Exploring Nazareth on foot

sunny 22 °C

Another beautiful hot sunny day!

We left the hotel at 7:30 am after a hearty breakfast. Today was to be spent looking around Nazareth on foot. We began by exploring the wonderful Church of the Annunciation, the largest Basilica in the Middle East, which is famous for its many large mosaic depictions, sponsored by countries around the world. This Basilica was right across the street from our hotel! In fact if your windows were on that side, you would have its inspirational view to ponder every day. Unfortunately, our balcony was on the other side.

We also looked inside an old, and very small Synagogue off a very small laneway. The laneway was lined with souvenir shops and fresh juice stands ... one of which received a lot of business from our group! We then walked to a nearby place called Nazareth Village, (a Biblically-themed “ancient” village). We had a tour guide who told us about some of the food that was grown, the way carpentry was done, how wool was “carted” and dyed for weaving and about how they worshipped in the temple, as we moved from station to station in the “village” watching staff members in period costume perform these tasks. In this village, they try and maintain these activities in the manner that they would have been done in those ancient times. We sat down for a simple lunch of lentil soup, bread, hummus and salad. It was delicious after being outside exploring all morning.
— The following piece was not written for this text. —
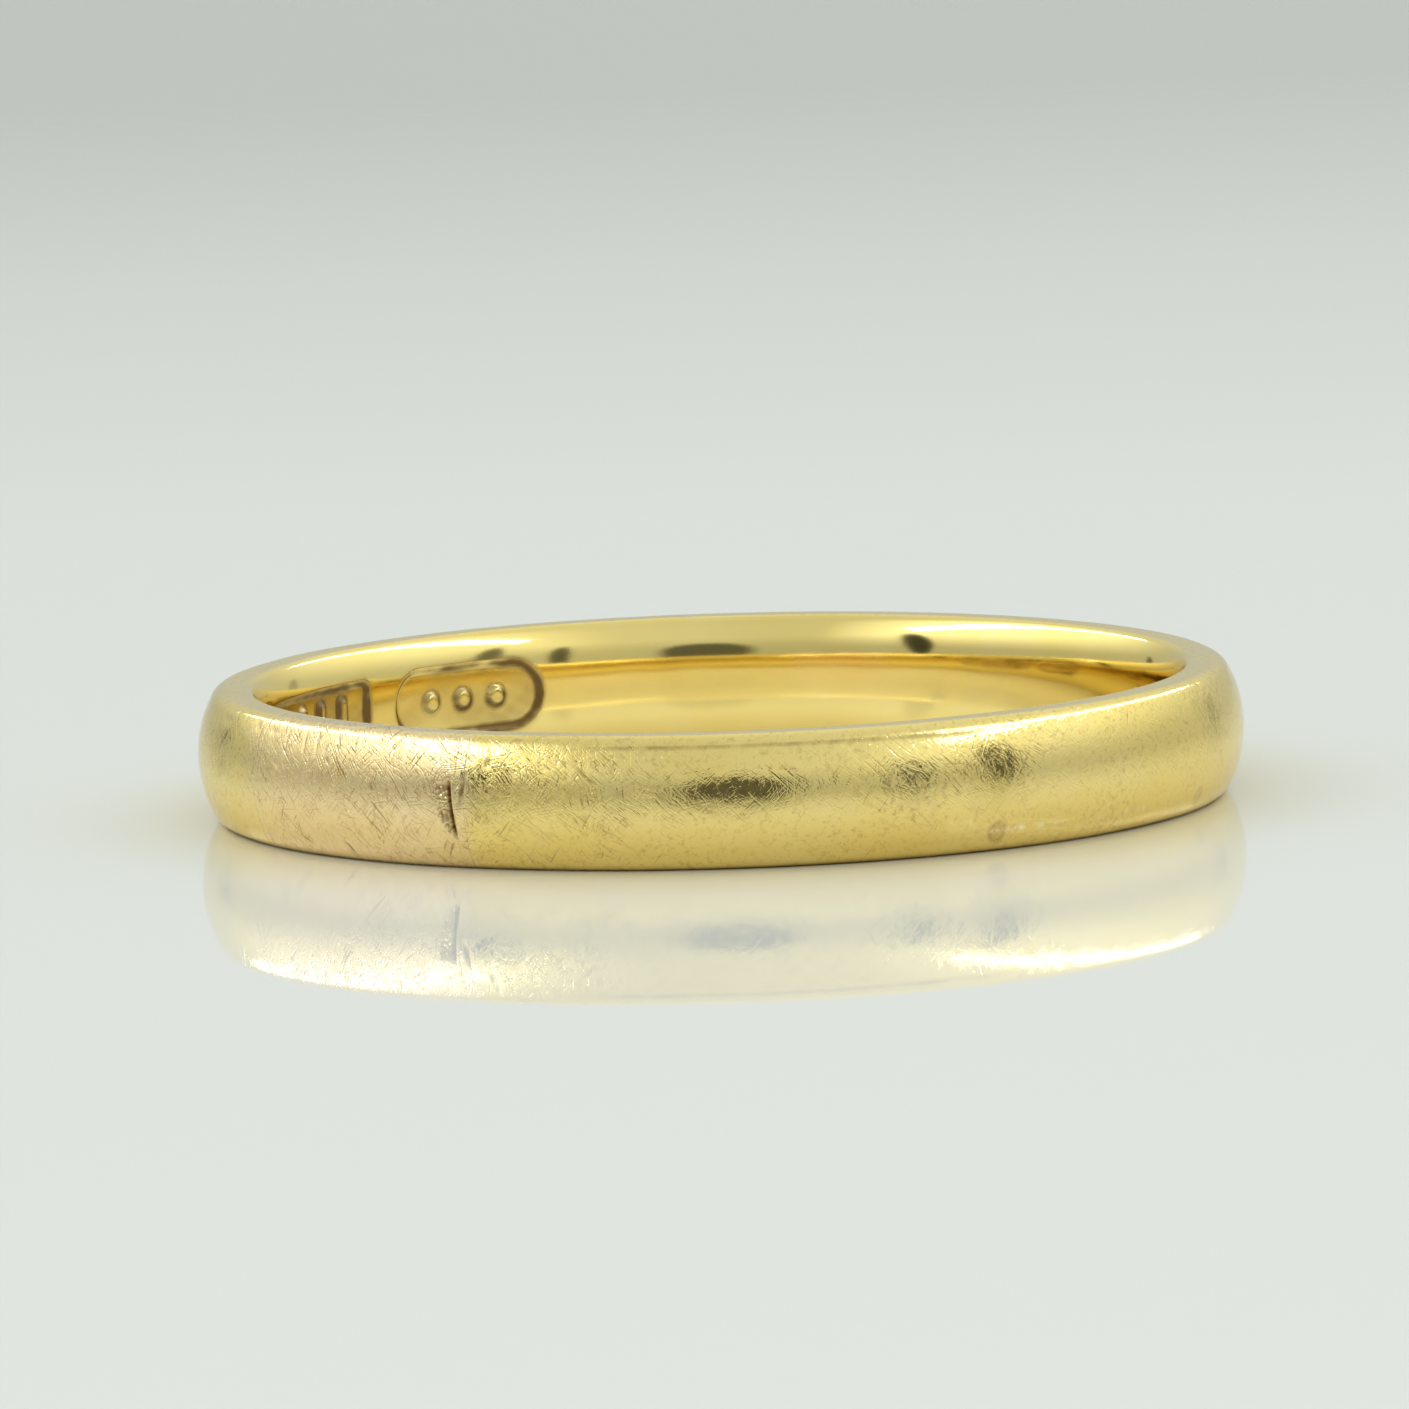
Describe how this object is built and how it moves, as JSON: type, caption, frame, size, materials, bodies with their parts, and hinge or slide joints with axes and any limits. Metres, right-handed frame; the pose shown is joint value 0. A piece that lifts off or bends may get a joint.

After our first-century lunch we visited Zippori National Park to see the extensive archeological ruins of the main administrative city in the Galilee region at the time of Jesus. There were many mosaics still quite intact on the floors of these ruins. Their wonderful stories are told through these pictures. The people, animals, and actions in the mosaics reveal invaluable information to historians about the events and “atmosphere” of the times. These were from the Byzantine period. We climbed to the top of the Crusader fortress to take in the 360 degree view, and were able to see part of Nazareth from there. There was a visitor centre with still more examples of mosaics - some authentic, others reproductions - and saw a short video about the history of the ruins we had been looking at. There was another enormous amphitheatre there, still in very good shape. It is truly mind-boggling how much and how well some of these structures have been built to still be standing today, 2000 years later. It was a beautiful day for a stroll through these ruins.

When we got back to the hotel that afternoon, we had a speaker from Nazareth Baptist School speak to us about the school, but before that, he told us about his own history. He is a Palestinian Christian (I hope I have that right - how people identify themselves in Israel is often quite a complicated matter) and the Director of the school.